Ériger la vie et les soins en priorité
Cette urgence met en avant la protection de la vie et la nécessité de lui donner la priorité sur tout le reste. De nombreux gouvernements nationaux et locaux prennent des mesures dans ce sens, mais il se peut que ce soit circonstanciel et qu’ils ne fassent qu’effleurer la surface, pour finalement revenir à la routine. La réponse à la crise économique de 2008, qui a décidé de sauver les banques et les spéculateurs au détriment des personnes, ne peut être répétée ! Suivre une logique de résilience peut signifier revenir au système précédent, qui était terriblement injuste, patriarcal et mercantile. La logique dont nous avons besoin semble être une logique de « ré-existence », qui nous permet de nous réinventer en tant que personnes et sociétés, en promouvant les changements profonds dont nous avons besoin pour prendre soin de la vie et de la planète. Il est clair que ni les gouvernements, ni les agences multilatérales, ni même les intérêts des sociétés transnationales ne le feront de leur propre initiative. C’est pourquoi nous devons nous mobiliser encore plus et de manière plus coordonnée.
Que pouvons-nous faire ensemble et en mieux pour aller ver une éthique des soins? Voici une première liste d’actions communes possibles qui ont été mentionnées lors des assemblées et qui peuvent être réalisées dans un avenir proche :
- Campagne « Synergies pour la solidarité ».
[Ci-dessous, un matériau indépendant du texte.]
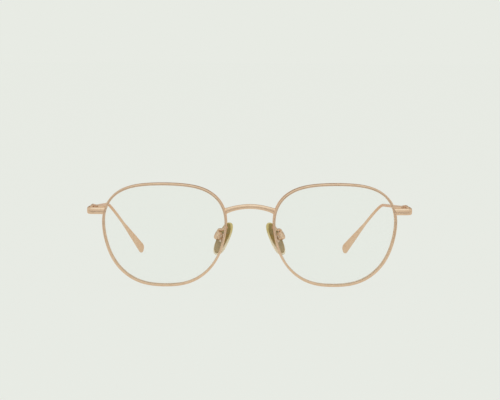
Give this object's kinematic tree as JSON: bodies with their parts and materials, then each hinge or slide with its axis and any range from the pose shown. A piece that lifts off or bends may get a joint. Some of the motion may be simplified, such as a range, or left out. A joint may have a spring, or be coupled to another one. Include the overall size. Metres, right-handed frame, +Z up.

- Mobilisation mondiale pendant le mois du Droit à la Ville et de l’Habitat (octobre) pour réclamer des alternatives de transformation sociale dans le cadre du Droit à la Ville
- Appel à l’action pour une grève générale aux États-Unis et au-delà
- Se concentrer sur le travail de plaidoyer commun en faveur de politiques alternatives à long terme dans le cadre du Droit à la Ville
- Travail commun de plaidoyer en faveur de réponses d’urgence pour les groupes vulnérables
- Intégrer la dimension virtuelle de l’espace public et de la justice numérique
- Se concentrer sur le changement climatique, compte tenu du fait que les conditions environnementales se sont améliorées à la suite de cette crise.